Sundays are sacred to me. They are my day of rest and rejuvenation. A day to wake up and not feel rushed to be somewhere first thing in the morning, to catch up on physical rest, to spend quality time with God, to reconnect with my spouse, my family, or friends. To find time to write if there's something on my heart. When I first found Saturday night church sixteen years ago, church took on a whole new meaning to me, and I finally understood God's mandate to take an entire day each week to rest. Sunday is like my seventh day, and to me, it's sacred.  I just physically and mentally cannot seem to rest on a Saturday, as I feel like I have so much to catch up on after a full week of work. As long as I have the option to attend church on a Saturday night, to me, there is no other option. 

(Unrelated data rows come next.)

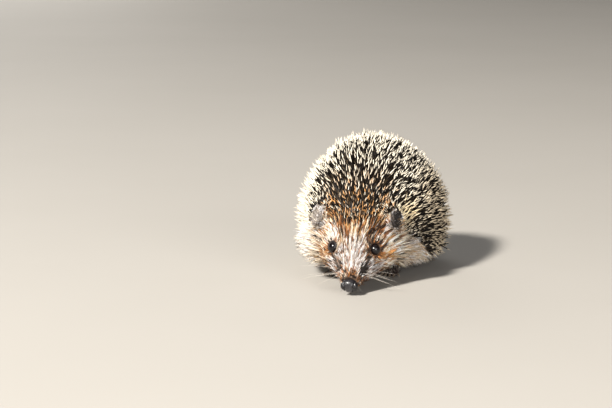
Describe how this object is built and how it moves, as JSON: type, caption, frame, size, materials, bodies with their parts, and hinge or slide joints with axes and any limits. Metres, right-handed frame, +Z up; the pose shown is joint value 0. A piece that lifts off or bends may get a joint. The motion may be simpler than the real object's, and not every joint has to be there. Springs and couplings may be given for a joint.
{
  "type": "hedgehog figure",
  "caption": "Life-size young hedgehog standing low on short legs, nose close to the ground, with a spiny back, furred face and flanks, round eyes, small ears and clawed paws.",
  "frame": {"origin": "on the floor under the middle of the animal's bounding box", "axes": "+Z up, the animal faces -Y and its left side is +X"},
  "size_m": [0.092, 0.1588, 0.0851],
  "materials": {
    "spiny_coat": "banded cream and dark brown spines",
    "face_fur": "short cream and orange-brown fur",
    "flank_fur": "long coarse tan and grey fur",
    "ear_skin": "dark skin with a thin pale down",
    "paw_skin": "dark wrinkled skin",
    "nose_skin": "wet black pebbled skin",
    "eye": "wet black",
    "claw_horn": "smooth dark horn"
  },
  "bodies": {
    "root": {"trunk": "spiny_coat", "neck": "spiny_coat", "head": "face_fur", "snout": "face_fur", "lower_jaw": "face_fur", "nose": "nose_skin", "eye_left": "eye", "eye_right": "eye", "ear_left": "ear_skin", "ear_right": "ear_skin", "foreleg_left": "flank_fur", "foreleg_right": "flank_fur", "hindleg_left": "flank_fur", "hindleg_right": "flank_fur", "forepaw_left": "paw_skin", "forepaw_right": "paw_skin", "hindpaw_left": "paw_skin", "hindpaw_right": "paw_skin", "tail": "flank_fur", "foreclaw_left_1": "claw_horn", "foreclaw_left_2": "claw_horn", "foreclaw_left_3": "claw_horn", "foreclaw_left_4": "claw_horn", "foreclaw_left_5": "claw_horn", "foreclaw_right_1": "claw_horn", "foreclaw_right_2": "claw_horn", "foreclaw_right_3": "claw_horn", "foreclaw_right_4": "claw_horn", "foreclaw_right_5": "claw_horn", "hindclaw_left_1": "claw_horn", "hindclaw_left_2": "claw_horn", "hindclaw_left_3": "claw_horn", "hindclaw_left_4": "claw_horn", "hindclaw_left_5": "claw_horn", "hindclaw_right_1": "claw_horn", "hindclaw_right_2": "claw_horn", "hindclaw_right_3": "claw_horn", "hindclaw_right_4": "claw_horn", "hindclaw_right_5": "claw_horn"}
  },
  "joints": []
}
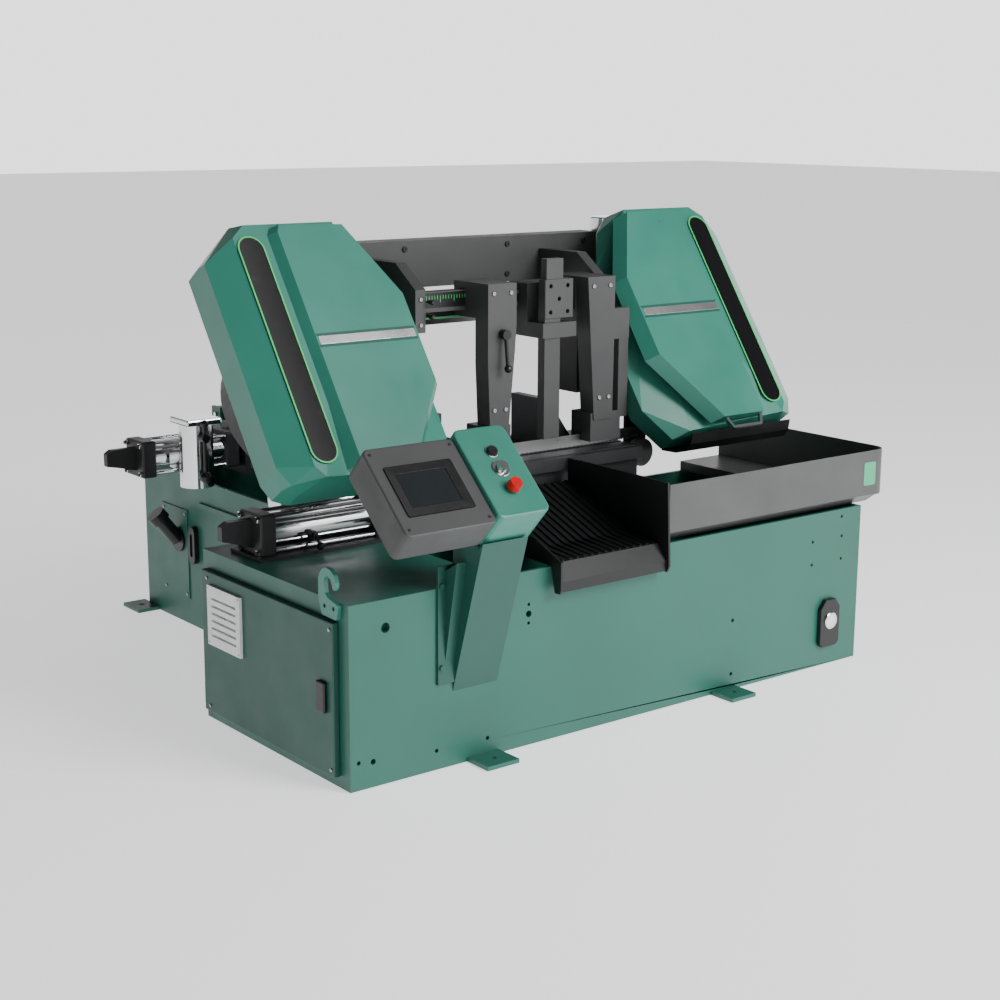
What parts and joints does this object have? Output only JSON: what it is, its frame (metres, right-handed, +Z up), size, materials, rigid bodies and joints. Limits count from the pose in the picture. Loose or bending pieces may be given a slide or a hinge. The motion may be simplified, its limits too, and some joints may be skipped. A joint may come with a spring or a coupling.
{
  "type": "horizontal band saw",
  "caption": "Automatic horizontal band saw with a tilted bow on twin columns, front and feed vises, discharge chute, chip guard and a sloping control head.",
  "frame": {"origin": "on the floor under the middle of the cut, on the underside of the front bed", "axes": "+Z up, X along the cutting strand with the drive wheel at +X, -Y towards the operator and discharge side, +Y towards the infeed side"},
  "size_m": [2.1, 2.1526, 1.4141],
  "materials": {
    "front_bed": "satin paint",
    "rear_bed": "satin paint",
    "cabinet_door": "satin paint",
    "door_vent": "moulded",
    "door_latch": "moulded",
    "cabinet_backplate": "zinc plated",
    "lifting_hook": "satin paint",
    "hmi_housing": "satin paint",
    "touch_screen": "gloss",
    "operator_panel": "satin paint",
    "start_button": "gloss",
    "speed_knob": "polished",
    "emergency_stop": "gloss",
    "control_pedestal": "satin paint",
    "discharge_chute": "satin paint",
    "chip_guard": "satin paint",
    "work_table": "machined",
    "vise_fixed_jaw": "machined",
    "vise_moving_jaw": "machined",
    "vise_cylinder": "satin paint",
    "vise_rod": "ground",
    "vise_valve_lever": "gloss",
    "feed_rod_left": "ground",
    "feed_rod_right": "ground",
    "feed_carriage": "machined",
    "feed_moving_jaw": "machined",
    "feed_vise_cylinder": "satin paint",
    "feed_vise_rod": "ground",
    "clamp_post": "polished",
    "crank_handle": "gloss",
    "filler_neck": "moulded",
    "level_gauge": "moulded",
    "column_left": "hard chrome",
    "column_right": "hard chrome",
    "lift_cylinder": "satin paint",
    "lift_rod": "ground",
    "bow_frame": "satin paint",
    "casing_left": "satin paint",
    "casing_right": "satin paint",
    "idler_wheel": "machined",
    "drive_wheel": "machined",
    "gearmotor": "satin paint",
    "cover_left": "satin paint",
    "cover_right": "satin paint",
    "stripe_left": "gloss",
    "stripe_right": "gloss",
    "handle_left": "polished",
    "handle_right": "polished",
    "saw_blade": "ground",
    "guide_arm_left": "satin paint",
    "guide_arm_right": "satin paint",
    "clamp_lever": "polished",
    "height_bar": "satin paint",
    "scale_bar": "satin",
    "splash_guard": "satin paint",
    "chip_brush": "wire",
    "infeed_roller_front": "ground",
    "infeed_roller_rear": "ground"
  },
  "bodies": {
    "base": {"front_bed": "front_bed", "rear_bed": "rear_bed", "cabinet_backplate": "cabinet_backplate", "lifting_hook": "lifting_hook", "hmi_housing": "hmi_housing", "touch_screen": "touch_screen", "operator_panel": "operator_panel", "control_pedestal": "control_pedestal", "discharge_chute": "discharge_chute", "chip_guard": "chip_guard", "work_table": "work_table", "vise_fixed_jaw": "vise_fixed_jaw", "vise_cylinder": "vise_cylinder", "feed_rod_left": "feed_rod_left", "feed_rod_right": "feed_rod_right", "filler_neck": "filler_neck", "level_gauge": "level_gauge", "column_left": "column_left", "column_right": "column_right", "lift_cylinder": "lift_cylinder"},
    "front_roller": {"infeed_roller_front": "infeed_roller_front"},
    "rear_roller": {"infeed_roller_rear": "infeed_roller_rear"},
    "door": {"cabinet_door": "cabinet_door", "door_vent": "door_vent"},
    "latch": {"door_latch": "door_latch"},
    "start": {"start_button": "start_button"},
    "knob": {"speed_knob": "speed_knob"},
    "stop": {"emergency_stop": "emergency_stop"},
    "vise_jaw": {"vise_moving_jaw": "vise_moving_jaw", "vise_rod": "vise_rod"},
    "valve": {"vise_valve_lever": "vise_valve_lever"},
    "carriage": {"feed_carriage": "feed_carriage", "feed_vise_cylinder": "feed_vise_cylinder", "clamp_post": "clamp_post"},
    "feed_jaw": {"feed_moving_jaw": "feed_moving_jaw", "feed_vise_rod": "feed_vise_rod"},
    "crank": {"crank_handle": "crank_handle"},
    "bow": {"bow_frame": "bow_frame", "lift_rod": "lift_rod", "casing_left": "casing_left", "casing_right": "casing_right", "gearmotor": "gearmotor", "guide_arm_right": "guide_arm_right", "splash_guard": "splash_guard", "scale_bar": "scale_bar", "saw_blade": "saw_blade"},
    "idler": {"idler_wheel": "idler_wheel"},
    "drive": {"drive_wheel": "drive_wheel"},
    "brush": {"chip_brush": "chip_brush"},
    "left_cover": {"cover_left": "cover_left", "stripe_left": "stripe_left", "handle_left": "handle_left"},
    "right_cover": {"cover_right": "cover_right", "stripe_right": "stripe_right", "handle_right": "handle_right"},
    "left_arm": {"guide_arm_left": "guide_arm_left"},
    "lever": {"clamp_lever": "clamp_lever"},
    "feeler": {"height_bar": "height_bar"}
  },
  "joints": [
    {"name": "bow_lift", "type": "slide", "parent": "base", "child": "bow", "axis": [0, 0, 1], "range_m": [-0.012, 0.31]},
    {"name": "vise_slide", "type": "slide", "parent": "base", "child": "vise_jaw", "axis": [1, 0, 0], "range_m": [0, 0.35]},
    {"name": "feed_slide", "type": "slide", "parent": "base", "child": "carriage", "axis": [0, 1, 0], "range_m": [-0.32, 0.15]},
    {"name": "feed_vise_slide", "type": "slide", "parent": "carriage", "child": "feed_jaw", "axis": [1, 0, 0], "range_m": [0, 0.28]},
    {"name": "drive_wheel_spin", "type": "hinge", "parent": "bow", "child": "drive", "pos_m": [0.7, 0.12905, 0.90931], "axis": [0, -0.8192, 0.5736], "continuous": true},
    {"name": "idler_wheel_spin", "type": "hinge", "parent": "bow", "child": "idler", "pos_m": [-0.7, 0.12905, 0.90931], "axis": [0, -0.8192, 0.5736], "continuous": true},
    {"name": "chip_brush_spin", "type": "hinge", "parent": "bow", "child": "brush", "pos_m": [0.455, -0.02, 0.661], "axis": [0, -1, 0], "continuous": true},
    {"name": "left_cover_hinge", "type": "hinge", "parent": "bow", "child": "left_cover", "pos_m": [-0.68, 0.3073, 1.36437], "axis": [-1, 0, 0], "range_deg": [0, 75]},
    {"name": "right_cover_hinge", "type": "hinge", "parent": "bow", "child": "right_cover", "pos_m": [0.68, 0.3073, 1.36437], "axis": [-1, 0, 0], "range_deg": [0, 75]},
    {"name": "left_arm_slide", "type": "slide", "parent": "bow", "child": "left_arm", "axis": [1, 0, 0], "range_m": [-0.13, 0.09]},
    {"name": "clamp_lever_hinge", "type": "hinge", "parent": "left_arm", "child": "lever", "pos_m": [-0.131, -0.06, 1.085], "axis": [0, -1, 0], "range_deg": [-60, 60]},
    {"name": "feeler_slide", "type": "slide", "parent": "bow", "child": "feeler", "axis": [0, 0, 1], "range_m": [-0.01, 0.1]},
    {"name": "cabinet_door_hinge", "type": "hinge", "parent": "base", "child": "door", "pos_m": [-0.985, 0.23, 0.24], "axis": [0, 0, -1], "range_deg": [0, 110]},
    {"name": "door_latch_hinge", "type": "hinge", "parent": "door", "child": "latch", "pos_m": [-1, -0.405, 0.2425], "axis": [-1, 0, 0], "range_deg": [0, 90]},
    {"name": "start_button_press", "type": "slide", "parent": "base", "child": "start", "axis": [0, 0.6811, -0.7321], "range_m": [0, 0.003], "stiffness_N_per_m": 300},
    {"name": "emergency_stop_press", "type": "slide", "parent": "base", "child": "stop", "axis": [0, 0.6811, -0.7321], "range_m": [0, 0.006], "stiffness_N_per_m": 400},
    {"name": "speed_knob_turn", "type": "hinge", "parent": "base", "child": "knob", "pos_m": [-0.556, -0.58635, 0.82096], "axis": [0, -0.6811, 0.7321], "range_deg": [-135, 135]},
    {"name": "vise_valve_hinge", "type": "hinge", "parent": "base", "child": "valve", "pos_m": [-0.743, 0.028, 0.551], "axis": [0, -1, 0], "range_deg": [-45, 45]},
    {"name": "crank_spin", "type": "hinge", "parent": "carriage", "child": "crank", "pos_m": [-0.65, 0.824, 0.7], "axis": [0, -1, 0], "continuous": true},
    {"name": "front_roller_spin", "type": "hinge", "parent": "base", "child": "front_roller", "pos_m": [0, 0.3, 0.669], "axis": [1, 0, 0], "continuous": true},
    {"name": "rear_roller_spin", "type": "hinge", "parent": "base", "child": "rear_roller", "pos_m": [0, 1.36, 0.669], "axis": [1, 0, 0], "continuous": true}
  ],
  "couplings": [
    {"joint": "idler_wheel_spin", "follows": "drive_wheel_spin", "ratio": 1},
    {"joint": "chip_brush_spin", "follows": "drive_wheel_spin", "ratio": 2}
  ]
}
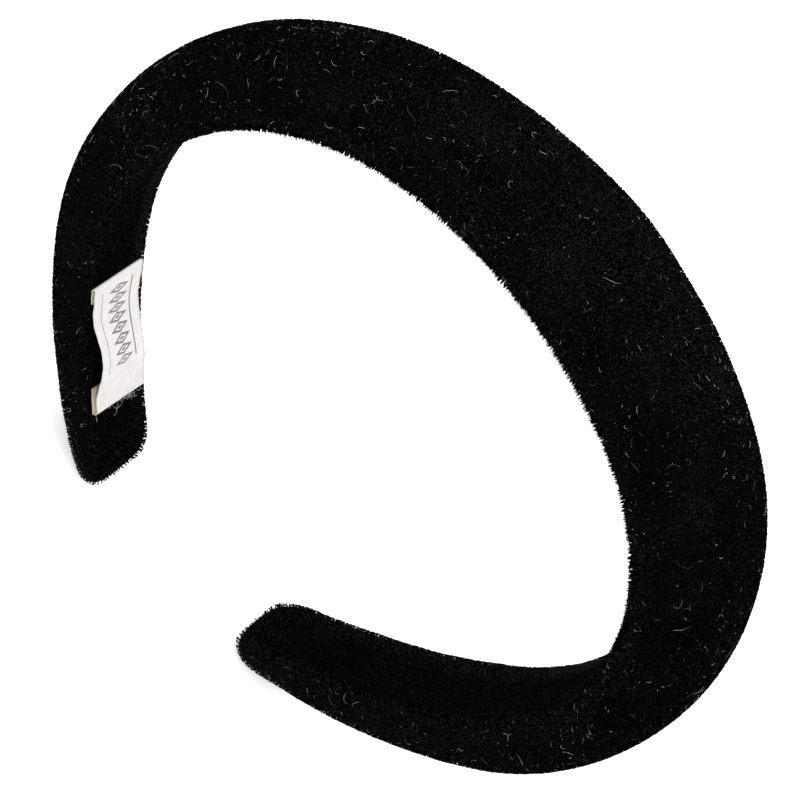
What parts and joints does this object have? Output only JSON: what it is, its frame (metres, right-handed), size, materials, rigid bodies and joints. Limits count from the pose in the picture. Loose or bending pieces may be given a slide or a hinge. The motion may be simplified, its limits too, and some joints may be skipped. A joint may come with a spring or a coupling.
{
  "type": "padded headband",
  "caption": "Padded velvet headband: an open springy band with a tall rounded crown, tapered arms that curl in, and a small ribbon label inside one arm.",
  "frame": {"origin": "midway between the two tip feet, on the plane that they stand on", "axes": "+X from the wearer's right ear to the left ear, +Y from the forehead side to the back, +Z from the tips up to the crown"},
  "size_m": [0.1669, 0.0318, 0.1619],
  "materials": {
    "velvet": "short-pile black velvet, soft sheen along its edges",
    "lining_velvet": "black velvet strip, pile pressed flat",
    "foam": "open-cell padding foam",
    "core_plastic": "moulded flexible plastic",
    "label_ribbon": "off-white woven satin ribbon"
  },
  "bodies": {
    "crown": {"velvet_cover_crown": "velvet", "foam_pad_crown": "foam", "core_band_crown": "core_plastic", "inner_lining_crown": "lining_velvet"},
    "left_arm": {"velvet_cover_left_arm": "velvet", "foam_pad_left_arm": "foam", "core_band_left_arm": "core_plastic", "inner_lining_left_arm": "lining_velvet"},
    "right_arm": {"velvet_cover_right_arm": "velvet", "foam_pad_right_arm": "foam", "core_band_right_arm": "core_plastic", "inner_lining_right_arm": "lining_velvet", "woven_label": "label_ribbon"}
  },
  "joints": [
    {"name": "left_arm_flex", "type": "hinge", "parent": "crown", "child": "left_arm", "pos_m": [0.05246, 0, 0.12074], "axis": [0, -1, 0], "range_deg": [-5, 20], "stiffness_Nm_per_rad": 0.4},
    {"name": "right_arm_flex", "type": "hinge", "parent": "crown", "child": "right_arm", "pos_m": [-0.05246, 0, 0.12074], "axis": [0, 1, 0], "range_deg": [-5, 20], "stiffness_Nm_per_rad": 0.4}
  ]
}
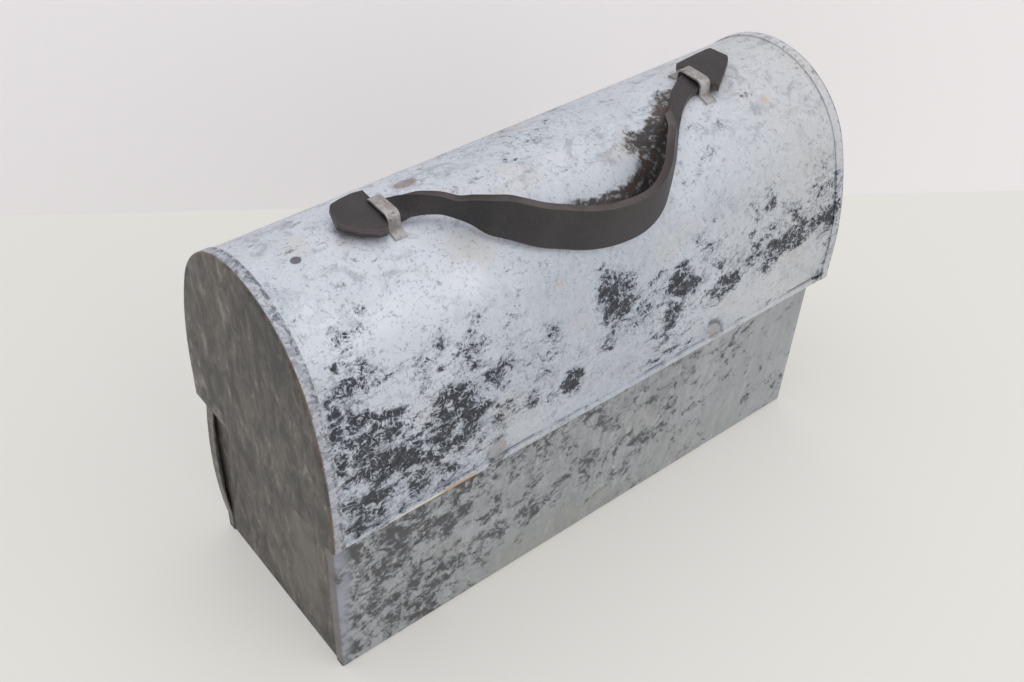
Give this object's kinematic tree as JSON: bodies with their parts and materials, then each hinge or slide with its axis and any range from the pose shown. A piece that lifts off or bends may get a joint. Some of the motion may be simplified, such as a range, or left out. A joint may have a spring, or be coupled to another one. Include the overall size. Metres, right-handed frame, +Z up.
{
  "type": "lunch_box",
  "caption": "Dome-top lunch box in soldered sheet steel with turned and folded seams, hinged lid, leather strap handle, hasp and staple, and a wire bail for a bottle in the lid",
  "frame": {"origin": "centre of the underside of the body", "axes": "+X along the box, to the right when the hinge side is faced; +Y from the hinge side to the latch side; +Z up"},
  "size_m": [0.261, 0.1084, 0.1907],
  "materials": {
    "worn_tin": "worn flaking paint over dull tinned sheet",
    "bare_tin": "dull tinned strip",
    "steel_wire": "dull steel wire",
    "strap_leather": "smooth worn dark leather with lighter cut edges"
  },
  "bodies": {
    "body": {"body_wrap": "worn_tin", "body_end_left": "worn_tin", "body_end_right": "worn_tin", "hinge_body_leaf_left": "bare_tin", "hinge_body_leaf_right": "bare_tin", "hinge_pin_left": "steel_wire", "hinge_pin_right": "steel_wire", "staple": "steel_wire"},
    "lid": {"lid_dome": "worn_tin", "lid_end_left": "worn_tin", "lid_end_right": "worn_tin", "hinge_lid_leaf_left": "bare_tin", "hinge_lid_leaf_right": "bare_tin", "keeper_left": "bare_tin", "keeper_right": "bare_tin", "strap_head_left": "strap_leather", "strap_head_right": "strap_leather", "hasp_plate": "bare_tin", "hasp_pin": "steel_wire", "bail_eyes": "bare_tin", "bail_clip": "bare_tin"},
    "handle": {"strap_grip": "strap_leather"},
    "hasp_flap": {"hasp": "bare_tin"},
    "bail": {"bottle_bail": "steel_wire"}
  },
  "joints": [
    {"name": "lid_hinge", "type": "hinge", "parent": "body", "child": "lid", "pos_m": [0, -0.0486, 0.0829], "axis": [1, 0, 0], "range_deg": [0, 105]},
    {"name": "handle_swing", "type": "hinge", "parent": "lid", "child": "handle", "pos_m": [0, -0.0051, 0.1784], "axis": [-1, 0, 0], "range_deg": [0, 153]},
    {"name": "hasp_swing", "type": "hinge", "parent": "lid", "child": "hasp_flap", "pos_m": [0, 0.04955, 0.097], "axis": [-1, 0, 0], "range_deg": [0, 183]},
    {"name": "bail_swing", "type": "hinge", "parent": "lid", "child": "bail", "pos_m": [0, 0.04484, 0.103], "axis": [1, 0, 0], "range_deg": [0, 75]}
  ]
}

So, though we had no intentions of leaving, it seems that God has closed our chapter at Firewheel and is pulling us back to where we first started. In a sense, like coming back home. Since I always kept one foot planted in both locations, anyway, it doesn't feel a bit foreign to me. I feel like God is telling us, "I'm doing a new thing. Don't you see it?" We've been part of three different Life Groups over the last 17 years, and each one was exactly what we needed with the teaching we needed and the relationships we needed at the time. Perhaps now that we're entering a brand new "childless" season as a couple, there is a new group, new teacher, and new set of relationships He is preparing for us. 

All I know is, no matter what campus (or even country) I find myself in, Lakepointe Church always feels like home to me. And it is so, so good to be back home in church in the physical presence of other believers.

I really do love my church and am so grateful to be part of it for the last 17 years that I've lived in Texas.